Problem description. Write out the lines from the top of the material through the line with "return body +", exactly and with nothing added.

Working data.
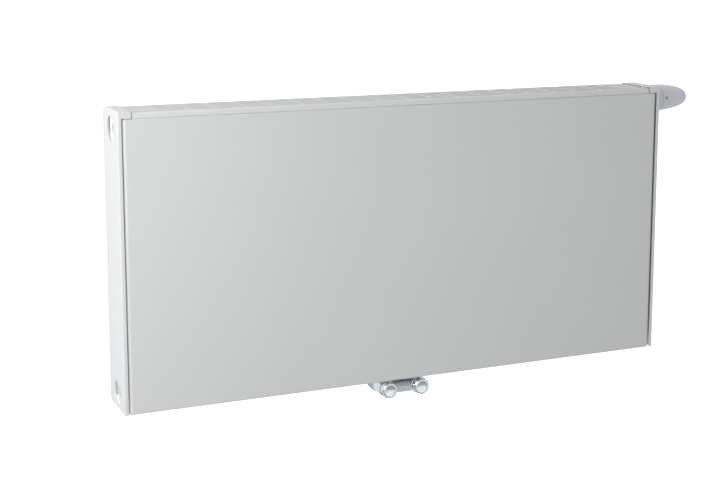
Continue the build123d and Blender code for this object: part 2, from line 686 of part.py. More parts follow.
def block_branch(x):
    """Outside of one branch: barrel, rounded elbow, outlet and the stub with its collar."""
    front = (x, BARREL_FRONT_Y, BLOCK_Z)
    body = rod(front, (x, BALL_Y, BLOCK_Z), BARREL_RADIUS)
    body += Pos(x, BALL_Y, BLOCK_Z) * Sphere(BARREL_RADIUS)
    body += rod((x, BALL_Y, BLOCK_Z), (x, OUTLET_END_Y, BLOCK_Z), OUTLET_NECK_RADIUS)
    thread_y = OUTLET_END_Y - OUTLET_THREAD
    body += rod((x, thread_y, BLOCK_Z), (x, OUTLET_END_Y, BLOCK_Z), THREE_QUARTER_RADIUS)
    body += rod((x, BALL_Y, BLOCK_Z), (x, BALL_Y, BLOCK_COLLAR_Z), STUB_RADIUS)
    return body + rod((x, BALL_Y, BLOCK_COLLAR_Z - COLLAR), (x, BALL_Y, BLOCK_COLLAR_Z), COLLAR_RADIUS)


def block_hollow(x):
    """Inside of one branch: ball cavity from the front, outlet, and the way up to the radiator."""
    cavity_rear = BALL_Y + BALL_RADIUS + SEAT_RING
    hollow = rod((x, BARREL_FRONT_Y, BLOCK_Z), (x, cavity_rear, BLOCK_Z), CAVITY_RADIUS)
    hollow += rod((x, BALL_Y, BLOCK_Z), (x, OUTLET_END_Y, BLOCK_Z), OUTLET_WAY_RADIUS)
    socket_y = OUTLET_END_Y - OUTLET_SOCKET
    hollow += rod((x, socket_y, BLOCK_Z), (x, OUTLET_END_Y, BLOCK_Z), OUTLET_BORE_RADIUS)
    return hollow + rod((x, BALL_Y, BLOCK_Z), (x, BALL_Y, BLOCK_COLLAR_Z), STUB_BORE_RADIUS)


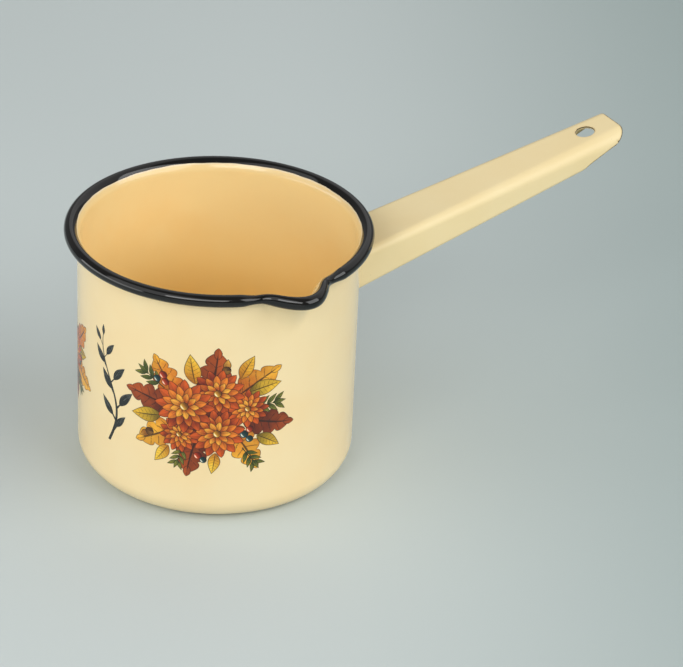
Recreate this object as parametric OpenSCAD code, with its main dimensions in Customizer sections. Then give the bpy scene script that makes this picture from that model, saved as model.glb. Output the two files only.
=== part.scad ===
// Small milk pan in enamelled sheet steel: a drawn bowl with a rolled rim and a pressed pouring
// lip, a hollow folded handle welded to its wall, fused coats of enamel and a printed transfer.
// Millimetres. The origin is the middle of the base, the handle points along +X and +Z is up.

/* [Bowl] */
// Outside diameter of the wall, over the enamel
bowl_d = 130; // [112:1:160]
// Height from the surface it stands on to the top of the rim
bowl_h = 121.8; // [110:0.1:150]
// Outside radius of the corner between the base and the wall
corner_r = 12.4; // [8:0.1:18]
// Thickness of the bowl's steel sheet
bowl_t = 0.8; // [0.6:0.05:1]
// Thickness of each coat of enamel, on the bowl and on the handle
coat_t = 0.3; // [0.2:0.02:0.4]

/* [Base] */
// Flat width of the base outside its pressed ring
base_flat_w = 9; // [5:0.5:14]
// Width of the pressed ring
ring_w = 10; // [6:0.5:14]
// Height of the pressed ring's middle above the rest of the base
ring_h = 1; // [0.4:0.1:1.6]

/* [Rim] */
// Radius of the rolled bead, over the enamel
bead_r = 2.84; // [2.6:0.02:3.2]
// Distance from the bowl's inner face out to the bead's centre
bead_out = 4.6; // [4.3:0.1:5.6]
// Height of the bead's centre above the foot of the flare
flare_h = 3.9; // [3.5:0.1:6]
// Gap between the curl's edge and the wall
curl_gap = 0.25; // [0.15:0.05:0.5]
// How far the black coat reaches down inside the flare
black_in = 1.6; // [1:0.1:2]

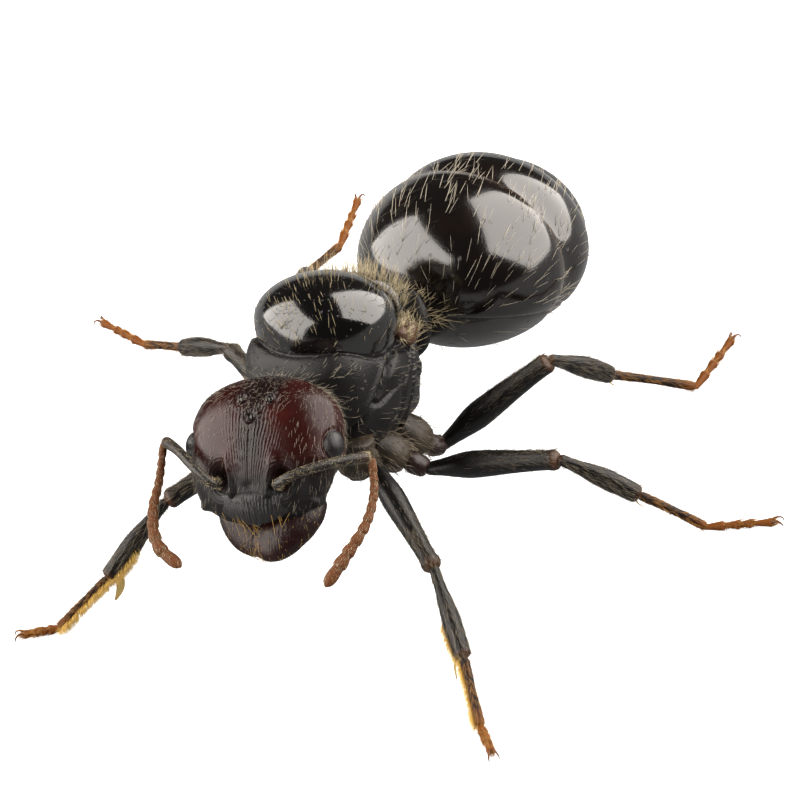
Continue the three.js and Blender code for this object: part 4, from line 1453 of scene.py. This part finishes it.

Answer below.
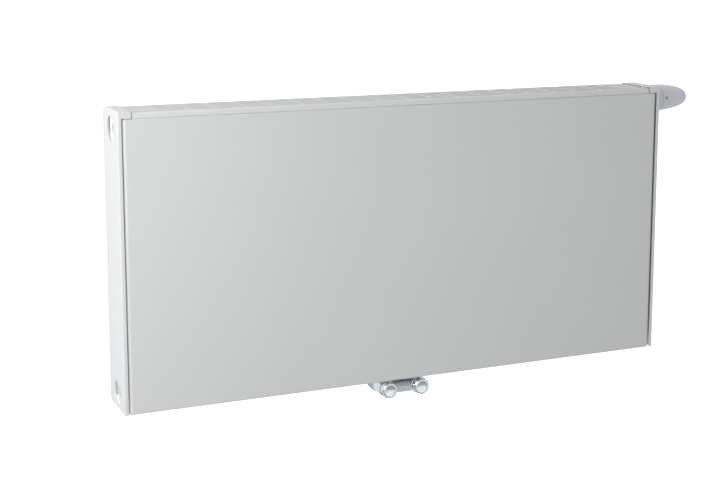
Continue the build123d and Blender code for this object: part 2, from line 686 of part.py. More parts follow.
def block_branch(x):
    """Outside of one branch: barrel, rounded elbow, outlet and the stub with its collar."""
    front = (x, BARREL_FRONT_Y, BLOCK_Z)
    body = rod(front, (x, BALL_Y, BLOCK_Z), BARREL_RADIUS)
    body += Pos(x, BALL_Y, BLOCK_Z) * Sphere(BARREL_RADIUS)
    body += rod((x, BALL_Y, BLOCK_Z), (x, OUTLET_END_Y, BLOCK_Z), OUTLET_NECK_RADIUS)
    thread_y = OUTLET_END_Y - OUTLET_THREAD
    body += rod((x, thread_y, BLOCK_Z), (x, OUTLET_END_Y, BLOCK_Z), THREE_QUARTER_RADIUS)
    body += rod((x, BALL_Y, BLOCK_Z), (x, BALL_Y, BLOCK_COLLAR_Z), STUB_RADIUS)
    return body + rod((x, BALL_Y, BLOCK_COLLAR_Z - COLLAR), (x, BALL_Y, BLOCK_COLLAR_Z), COLLAR_RADIUS)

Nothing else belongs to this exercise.